I know a man, who years ago, believed Pentecost was on a different day. He believed it was on Sunday, instead of Monday. This was in the Worldwide Church of God days. He observed both of them for years. Never said anything to anybody, until he was asked by the leadership. He convinced them that it should be Sunday. So, he didn’t destroy the church over it and try to take off a following. He just did what he thought was right, because he loved the people in the church and he loved being in it. 

So, if someone tries to wrest control away from the leadership, outside of the parameters of the founding documents, the congregation has to stand up. If the congregation is not willing to resist the sarx in a case like this, in its effort to control them, they don’t deserve to exist as a congregation. Everybody needs to man-up. It’s a matter of being committed to God, because you’re founding principles are supposed to be based on God’s word. But that resisting must be done, not out of hostility, or superiority, or disrespect, or hatred, but out of love. 

Long ago, in one of the congregations I pastored, a new person starting attending. I didn’t know how he found out about us, but he was there. Members began to tell me that this man was preaching beliefs to them that conflicted with the Bible as we understood it. So, at that point, I started to become more aware of this guy, and I noticed that he always seemed to be on the other side of the hall from me before and after services. So, interesting, right? So, I got his phone number and I called him up. I told him what people had been telling me and asked him if that was correct. And he denied it. So, then I started to explain our beliefs one by one, and asked him if he believed them. He said he didn’t believe some of them. He was honest, at least about that. So, I told him he was welcome to attend with us, but he was not welcome to preach his own beliefs in our midst. We considered it disrespectful, because we were all united to those things. And he said he felt compelled to say what he believed. And I suggested that he should find a congregation that believed more like he did, which he did. So, that was a win-win for everybody. He was happier and so were we. 

Think about the map of the Florida gulf coast again – dozens of festival sites to attend. Why attend one you feel like you need to change? Pick one who has people that think like you do. That’s why they’re out there. I mean, there’s only one other reason why you would try to change that congregation, and that’s because you think you know better and you don’t care disrespecting them or their unity that they have. So, that’s not good. God doesn’t like that. 
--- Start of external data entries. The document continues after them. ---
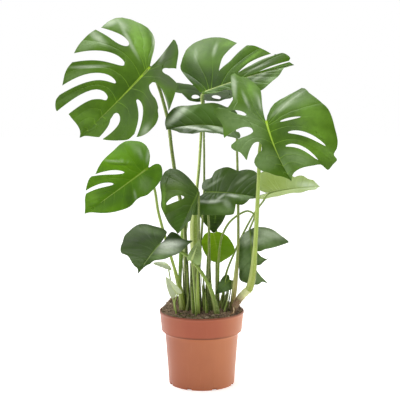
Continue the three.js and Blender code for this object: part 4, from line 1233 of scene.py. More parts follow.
def bladeMesh(leaf, materials):
    chance = random.Random("blade " + leaf["name"])
    values, faces = bladeNet(leaf, chance)
    u, v, ribGap, rise, gap, out, herring = values.T
    flat = bladePoint(leaf, u, v)
    scale = min(1, leaf["length"] / blade["smallUnder"])
    middle = flat + cornerNormals(flat, faces) * (rise * scale)[:, None]
    normals = cornerNormals(middle, faces)
    half = (blade["thick"] + (blade["edgeThick"] - blade["thick"]) * smooth(out * 4 - 3)) / 2
    veinWide = blade["veinWide"] - blade["veinTaper"] * out
    vein = np.exp(-(gap / veinWide) ** 2) * smooth(out / 0.06) * (1 - 0.6 * out)
    tipward = np.clip(u / leaf["length"], 0, 1)
    rib = np.exp(-(ribGap / (blade["ribWide"] - blade["ribTaper"] * tipward)) ** 2)
    groove = np.maximum(blade["veinGroove"] * vein, blade["ribGroove"] * rib)
    top = middle + normals * (half - scale * groove)[:, None]
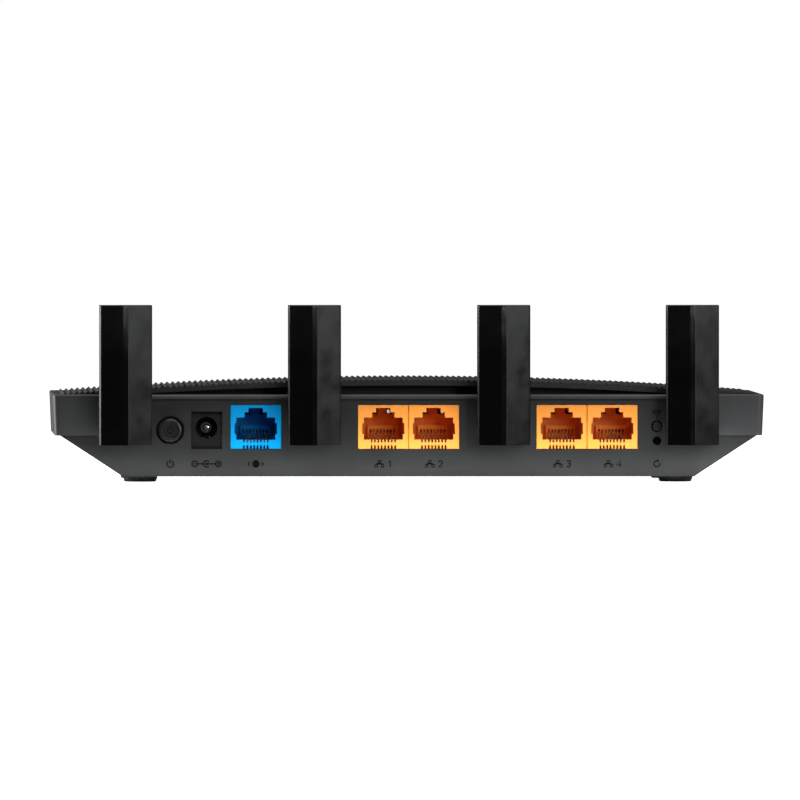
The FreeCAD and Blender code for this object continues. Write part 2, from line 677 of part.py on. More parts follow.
def foot_rounding(x):
    """Takes off the inner corner of the foot, so that it clears the base as the blade tilts."""
    swept = 4.9
    corner = box(x - 9, x + 9, HINGE_Y, BLADE_IN + 1, ANTENNA_FOOT_Z - 1, HINGE_Z)
    return corner.cut(rod_x(swept, x - 10, x + 10, HINGE_Y, HINGE_Z))


def on_ridge(edge, x):
    return all(abs(abs(v.X - x) - RIDGE_HALF_W) < 1e-4 and abs(v.Y + DEPTH / 2) < 1e-4 for v in edge.Vertexes)


def antenna_shell(x):
    pin_bore = rod_x(PIN_R + 0.02, x - 9, x + 9, HINGE_Y, HINGE_Z)
    lead_bore = rod_z(CABLE_R + 0.2, HINGE_Z + 1, HINGE_Z + 6, x, HINGE_Y + 0.1)
    form = blade_form(x)
    form = form.makeFillet(RIDGE_R, edges_where(form, lambda e: is_upright(e) and on_ridge(e, x)))
    form = form.makeChamfer(0.2, edges_where(form, lambda e: lies_at_z(e, ANTENNA_TOP_Z)))
    return form.cut([blade_cavity(x), hinge_slot(x), foot_rounding(x), pin_bore, lead_bore])


def antenna_lid(x):
    """Flat cover on the inner face, over the radiator."""
    w = CAVITY_HALF_W - CLEAR
    return box(x - w, x + w, BLADE_IN - LID_T, BLADE_IN, CAVITY_LOW + CLEAR, CAVITY_TOP - CLEAR)


def antenna_radiator(x):
    """Printed dipole: a thin board with two copper arms, and the end of its lead."""
    y = HINGE_Y + 0.6
    board = box(x - 4.5, x + 4.5, y, y + 0.8, HINGE_Z + 7.0, ANTENNA_TOP_Z - 2.5)
    arms = [
        box(x - 3.2, x + 3.2, y - 0.05, y, HINGE_Z + 9.0, HINGE_Z + 20.0),
        box(x - 3.2, x + 3.2, y - 0.05, y, HINGE_Z + 21.5, HINGE_Z + 33.0),
    ]
    lead = rod_z(CABLE_R, HINGE_Z + 3.0, HINGE_Z + 10.0, x, HINGE_Y + 0.1)
    return fuse([board] + arms + [lead])


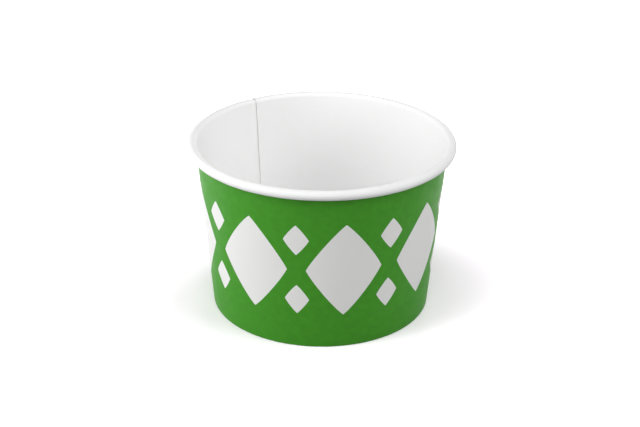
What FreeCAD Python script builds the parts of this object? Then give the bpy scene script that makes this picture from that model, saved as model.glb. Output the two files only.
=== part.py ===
"""Paper dessert cup: one printed side-wall blank and one stamped base disc, in millimetres.

The side wall is a single sheet of coated board. It is wrapped into a cone, lapped over itself along
one generator and glued there. Its upper edge is rolled outwards into a hollow rim, with the end of the
sheet tucked up inside the roll. Its lower edge is folded in and up round the skirt of the base disc,
which hangs a few millimetres above the table, and the fold is pressed flat to make the foot.

The origin is the centre of the foot on the table, and +Z runs up the axis of the cup.
"""

import FreeCAD, Part
import math
import os
import Sketcher

SIZES = {
    # Outer diameter over the rolled rim, which is the size a lid is sold by.
    "rim_diameter": 90.0,
    # Where the printed face of the wall meets the table.
    "foot_diameter": 74.4,
    "cup_height": 59.0,
    "roll_diameter": 3.2,
    "board_thickness": 0.38,
    "base_board_thickness": 0.34,
    # Food side of the base disc above the table.
    "floor_height": 6.0,
    "disc_corner_radius": 0.8,
    # From the top of the folded hem to the start of the disc's corner.
    "hem_gap": 0.25,
    "foot_corner_radius": 0.42,
    # Azimuth of the cut edge that shows inside the cup.
    "seam_azimuth": 124.3,
    # Overlap of the two edges of the blank, at mid height.
    "lap_width": 7.0,
    # Over this width the outer edge comes back in from lying on the inner one.
    "ramp_width": 2.0,
    # The first turn of the roll ends this far below the horizontal.
    "tuck_angle": 80.0,
    # The end of the sheet points this way inside the roll.
    "tip_angle": 120.0,
    # Between the tucked end and the wall.
    "tuck_gap": 0.12,
}

# How a sketch numbers the ends of an edge and its own axes.
START, END, CENTRE = 1, 2, 3
TABLE_LINE, CUP_AXIS = -1, -2
ORIGIN = (-1, 1)


def make_sheet(doc):
    """The driving dimensions, one named cell each."""
    sheet = doc.addObject("Spreadsheet::Sheet", "Sizes")
    for row, (name, value) in enumerate(SIZES.items(), start=1):
        sheet.set(f"A{row}", name)
        sheet.set(f"B{row}", str(value))
        sheet.setAlias(f"B{row}", name)
    doc.recompute()
    return sheet


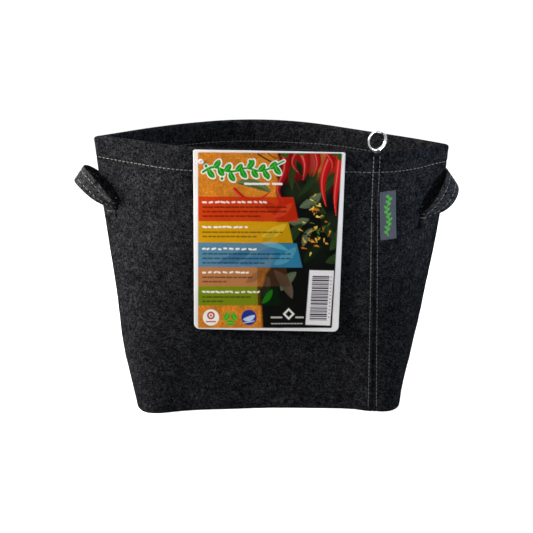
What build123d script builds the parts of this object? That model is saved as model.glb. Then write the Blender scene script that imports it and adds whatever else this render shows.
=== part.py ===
from build123d import *
import math
import os
from dataclasses import dataclass

# Fabric grow bag, sewn from thick non-woven felt, standing pinched: a D-shaped
# base below and a lens-shaped mouth above. Millimetres. Origin on the floor at
# the middle of the base, +Z up, +X to the right of the front panel, -Y to the
# front. A "level" is a fraction of the height: 0 at the floor, 1 at the rim.

os.makedirs("parts", exist_ok=True)

# ---------------------------------------------------------------- dimensions
BAG_H = 236.2            # floor to rim at the middle of the mouth
LEAN_X = 0.0226          # rim rises to the left
LEAN_Y = 0.027           # rim rises to the back
LEAN_CENTRE_Y = -10      # y at which the backward rise is nought
FELT_T = 2.5             # felt thickness
HEM_H = 26.0             # depth of the turned-in hem
HEM_LEVEL = 1 - HEM_H / BAG_H

BASE_FLANGE_H = 12.0     # seam allowance of the base, turned up inside
BASE_GAP = 0.15          # base edge to wall

THREAD_R = 0.42          # sewing thread
THREAD_LIFT = 0.12       # thread axis off the felt, hem and side seam
HEM_STITCH_DROP = 19.5   # stitch row below the rim
HEM_STITCH_LEVEL = 1 - HEM_STITCH_DROP / BAG_H
HEM_STITCH_L = 2.9
HEM_STITCH_PITCH = 4.1
HEM_STITCH_END = 3.2     # row's end to the crease
BASE_STITCH_LEVEL = 0.034  # outline that the base seam follows
BASE_STITCH_Z = 8.0
BASE_STITCH_L = 3.4
BASE_STITCH_PITCH = 5.2
BASE_STITCH_END = 7.0
BASE_STITCH_LIFT = 0.1

# two rows of the side seam: x at the floor, x at the rim
SEAM_ROWS = {"left": (86.9, 84.6), "right": (94.0, 90.6)}
SEAM_START, SEAM_STOP = 5.0, 4.0  # ends of the rows above the floor, below the rim
SEAM_CROSSING = 1.2      # no seam stitch this close to the hem row
SEAM_STITCH_L = 2.7      # also on the straps
SEAM_STITCH_PITCH = 3.9
SEAM_LAP_W = 16.0        # felt lapped behind the seam
SEAM_LAP_DEPTHS = (FELT_T - 0.6, 2 * FELT_T - 0.3)
SEAM_LAP_LEVELS = (0.056, 0.2, 0.4, 0.6, 0.8, 0.99)

STRAP_W = 16.0           # handle strap
STRAP_T = 2.2
STANDOFF = {"front": 4.4, "back": 7.4}  # strap root off the wall
LOOP_POINTS = 25
LOOP_OUT_POWER = 0.62    # below 1: straighter legs
LOOP_ACROSS_POWER = 0.72
HINGE_DISC_R = 8.0       # rounded root of the strap
HINGE_GAP = 0.4
SLIT_W = 2.9
SLIT_H = 17.0
SLIT_CUTS = {"front": (1.2, 9), "back": (1.8, 12)}  # cut's centre inside the wall, its depth
TAIL_RUNS = (5.0, 8.5, 12.5, 16.5, 19.0)  # points of the strap end, from the pivot inwards
TAIL_GAP = 0.45          # strap end to wall
TAIL_BENDS = {"front": (3.4, 4.3), "back": (4.2, 5.1)}  # depths where the tail leaves the slit
TAIL_SAMPLES = 60
STRAP_ROW_OFFSET = 4.6   # stitch rows from the middle of the strap
STRAP_ROW_END = 13.0     # row's end to the root of the loop
STRAP_THREAD_LIFT = 0.1
TACK_L = 6.5
TACK_LIFT = 0.15
TACK_OFFSETS = (1.0, 2.0)  # beyond the ends of the slit

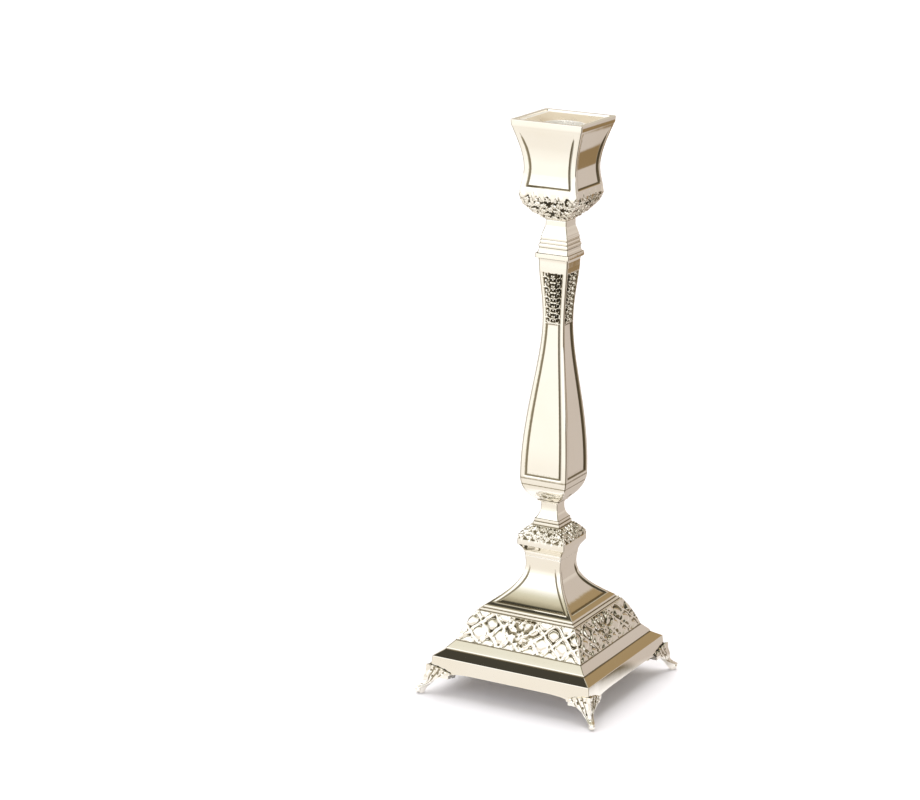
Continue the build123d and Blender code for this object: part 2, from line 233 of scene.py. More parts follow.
def leaf(x, s, at, angle, length, width):
    """Pointed leaf that grows from a place at an angle, in degrees."""
    dx, ds = x - at[0], s - at[1]
    turn = math.radians(angle)
    along = (dx * math.cos(turn) + ds * math.sin(turn)) / length
    side = -dx * math.sin(turn) + ds * math.cos(turn)
    body = np.sin(math.pi * np.clip(along, 0, 1) ** 0.8)
    reach = np.maximum(width / 2 * body, 1e-6)
    # a leaf under about 2 mm wide is too small for a vein and lobes
    size = min(max((width - 1.5) / 0.8, 0), 1)
    vein = 1 - 0.6 * size * np.exp(-((side / (0.14 * width)) ** 2))
    lobes = 1 + 0.14 * size * (np.cos(along * 6 * math.pi - np.abs(side) * 5 / width) - 1)
    return np.where((along > 0) & (along < 1), dome(side, reach) * vein * lobes, 0)


def scroll(x, s, at, radius, start, sweep, thick):
    """Round-section hook that curls from an angle through a sweep, in degrees."""
    dx, ds = x - at[0], s - at[1]
    turned = (np.degrees(np.arctan2(ds, dx)) - start) % 360
    share = turned / sweep
    line = radius * (1 - 0.45 * share)
    hook = np.where(share <= 1, dome(np.hypot(dx, ds) - line, thick / 2), 0)
    end = math.radians(start + sweep)
    curl = (at[0] + 0.55 * radius * math.cos(end), at[1] + 0.55 * radius * math.sin(end))
    return np.maximum(hook, dome(np.hypot(x - curl[0], s - curl[1]), 0.62 * thick))


def bead(x, s, at, radius):
    """Half-round grain."""
    return dome(np.hypot(x - at[0], s - at[1]), radius)


CELL_WIDTH = 11.7
CELL_HEIGHT = 11.3
STRAP_HALF = 1.0
PILLOW_HALF = 3.1


def lattice(x, s):
    """Diagonal straps with pillows between them, and a flower spray in the middle diamond."""
    wander = 0.35 * np.sin(0.55 * s + 0.38 * x + 1.0) + 0.25 * np.sin(0.83 * x - 0.4 * s)
    rise = (x + wander) / CELL_WIDTH + s / CELL_HEIGHT
    fall = (x + wander) / CELL_WIDTH - s / CELL_HEIGHT
    spacing = CELL_WIDTH * CELL_HEIGHT / math.hypot(CELL_WIDTH, CELL_HEIGHT)
    spray_room = (rise > 0) & (rise < 2) & (fall < 0) & (fall > -2)
    # the two straps that would cross in the spray's room are left out
    off_rise = np.where(spray_room & (np.round(rise) == 1), 1, np.abs(rise - np.round(rise)))
    off_fall = np.where(spray_room & (np.round(fall) == -1), 1, np.abs(fall - np.round(fall)))
    strap_height = 0.66 + 0.14 * np.sin(0.9 * x + s)
    straps = strap_height * dome(np.minimum(off_rise, off_fall) * spacing, STRAP_HALF)
    in_rise = np.abs(rise % 1 - 0.5)
    in_fall = np.abs(fall % 1 - 0.5)
    from_middle = (in_rise**3 + in_fall**3) ** (1 / 3) * spacing
    plump = PILLOW_HALF * (1 + 0.1 * np.sin(2.3 * np.floor(rise) + 4.1 * np.floor(fall)))
    pillows = np.where(spray_room, 0, dome(from_middle, plump) ** 0.8)
    side = np.abs(x)
    spray = [
        rosette(x, s, (0, 7.6), 3.9, 6, math.pi / 2),
        leaf(side, s, (0.9, 11.2), 66, 5.6, 3.0),
        leaf(side, s, (3.3, 9.6), 30, 7.4, 3.6),
        leaf(side, s, (3.4, 7.4), -14, 5.6, 2.8),
        leaf(side, s, (1.6, 4.6), -42, 4.2, 2.2),
        scroll(side, s, (6.7, 14.2), 1.8, -90, 260, 1.1),
        scroll(side, s, (5.7, 5.4), 1.3, 150, 240, 0.85),
        bead(side, s, (10.0, 11.6), 0.85),
        bead(side, s, (8.4, 8.4), 0.8),
        bead(side, s, (4.3, 15.0), 0.8),
        bead(side, s, (0, 15.4), 1.0),
        bead(side, s, (0, 2.6), 0.9),
        leaf(side, s, (5.6, 11.8), 75, 3.8, 1.9),
        leaf(side, s, (2.0, 12.6), 110, 3.4, 1.7),
        bead(side, s, (7.6, 11.4), 0.9),
        bead(side, s, (3.4, 3.4), 0.8),
        bead(side, s, (8.0, 6.4), 0.7),
    ]
    return np.maximum.reduce([straps, pillows] + [0.95 * part for part in spray])


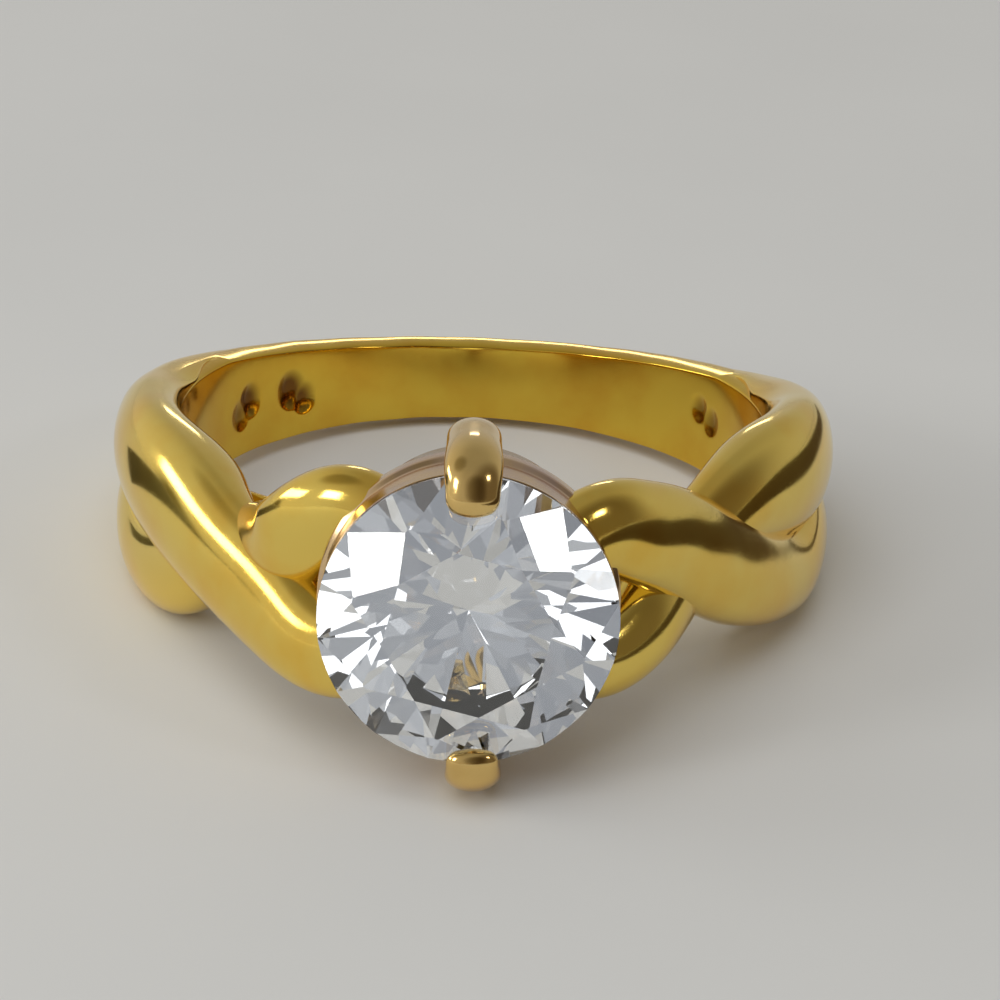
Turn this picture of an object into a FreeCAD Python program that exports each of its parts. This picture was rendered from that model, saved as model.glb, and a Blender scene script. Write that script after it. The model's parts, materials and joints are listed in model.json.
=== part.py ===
import FreeCAD, Part
import math
import os
from FreeCAD import Vector

# Solitaire engagement ring with twisted shoulders, in millimetres.
# The finger hole runs along Z with its centre at the origin, and the stone looks along -Y.
# The right shoulder is the left one turned half a turn about the stone's axis, as its wires
# were bent by hand: each side has its own routes, both written for the left.

# Finger hole and shank
finger_r = 8.25                 # inside radius, a 16.5 mm ring size
shank_flat = 1.08               # half width of the flat inside face at the back
shank_bulge = 0.15              # how far the rounded edges stand out past that face
shank_t = 1.45                  # thickness at the back
shank_widening = 0.82           # how quickly the half width grows away from the back
shank_thickening = 0.45         # how quickly the thickness grows away from the back
shank_end = 60.0                # degrees from the back where the twisted shoulders begin
shank_middle = 0.45             # where the section is broadest, as a share of its thickness
lining_t = 0.50                 # thin inner band that carries on under the shoulders
lining_half_w = 1.50

# Head: all depths run from the girdle's middle back towards the finger
head_h = 5.45                   # from the finger hole to the girdle
stone_r = 3.75
girdle_t = 0.14
table_share = 0.57              # table width as a share of the stone's width
crown_tilt = 34.0               # degrees, main crown facets
pavilion_tilt = 40.8            # degrees, main pavilion facets
facet_step = 45.0               # degrees between main facets
star_ease = 11.0                # star facets lie flatter than the main crown facets
half_ease = 7.0                 # facets round the girdle stand steeper above it
lower_ease = 1.2                # and a little steeper below it
stone_gap = 0.02                # play between the stone and its metal
collet_wall = 0.36
collet_inset = 0.03             # collet rim inside the stone's edge
collet_depth = 1.95             # back edge of the collet behind the girdle
rim_drop = 0.10                 # front rim of the collet behind the girdle
bezel_r = 2.90                  # base ring between the claws and the finger hole
bezel_wall = 0.75
bezel_depth = 4.05              # front face of the base ring behind the girdle

# Claws
claw_half_w = 0.72
claw_half_t = 0.50
claw_bite = 0.05                # how deep the claw is let into the collet wall
claw_rise = 0.28                # middle of the claw's tip above the crown
upper_claw_at = 90.0            # degrees round the stone, from +X towards +Z
lower_claw_at = 273.5
lower_claw_size = 0.86          # the lower claw is drawn from thinner wire

# Strands
left_over_w = 1.72              # broadest half width of each strand
left_under_w = 1.35
right_over_w = 1.52
right_under_w = 1.60
strand_t = 1.00                 # half thickness of the broadest part
trim_back = 0.50                # strands keep clear of the stone axis this far behind the collet

# Punch marks inside the shank: degrees from the back
punch_places = (-53.6, -40.6, 56.3)
punch_r = 0.50
punch_depth = 0.12

girdle_y = -(finger_r + head_h)
collet_r = stone_r - collet_inset


def save(shape, node):
    shape.exportStep("parts/" + node + ".step")
    box = shape.BoundBox
    print(node, shape.isValid(), len(shape.Solids), round(shape.Volume, 3),
          [round(v, 2) for v in (box.XMin, box.YMin, box.ZMin, box.XMax, box.YMax, box.ZMax)])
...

So, the founding documents must also define the role of leadership as oversight for the sake of service, rather than control, ego-feeding, etcetera – or not say anything about it at all. Leadership must respect, care for, love and foster growth in the membership – respecting and facilitating the spiritual gifts of the members. 

Now, we’re going to talk about spiritual gifts, because a lot of people that are new to Church of God independent congregations have never heard about that – or, maybe, have read over it in the Bible and not understood what it was about. 

So, the founding documents must detail a process to maintain those qualities in leadership. So, how would you do that? 

I have a friend in the church – she and her husband both work and they don’t have kids anymore at home – and she got a job working as a secretary for a very large Protestant denomination in their town. One day, somebody on the board called her up and asked her if she would be able to take notes from now on for their monthly board meetings. She said, “Yeah, I’d be willing to, but why would you want me to, since I’m not a member?” And they said, “Well, that’s precisely why we would want you to take them. You would be unbiased. You don’t have a stake in the game.” So, there’s an effort by the congregation to avoid the appearance of evil on the part one taking notes or anyone trying to influence who takes the notes. She also told me – I can’t use the exact same words she used, but… – she was sitting at her desk working one day and the pastor came by, knocked on her open door, came in, sat down and passed pleasantries, and he said, “You’re going to be called into a meeting fairly soon. We have this meeting every year for every person. Every person that works for the church goes to one of these meetings.” I forget what he called it. She said, “Well, what’s that for?” And he said, “Well, that meeting is your opportunity to tell them about me – if I’ve been treating you unfairly, or disrespectfully, or not doing my job appropriately.” So, you see, there was a system of checks and balances. The people that did the work – a lot of the work – had power – real power – in insure that the one who was over them was doing things in a Godly way. 

Interesting to think about. You know, where we come from, there’s one guy. He makes all the decisions. What he decides is right. If you get crosswise with him, there’s no where to go for adjudication. So, you either leave or you live in resistance, or rebellion, or unhappiness with him. But it wasn’t that way in that congregation. That’s why they’d been around almost since the beginning of the nation – at least, one reason.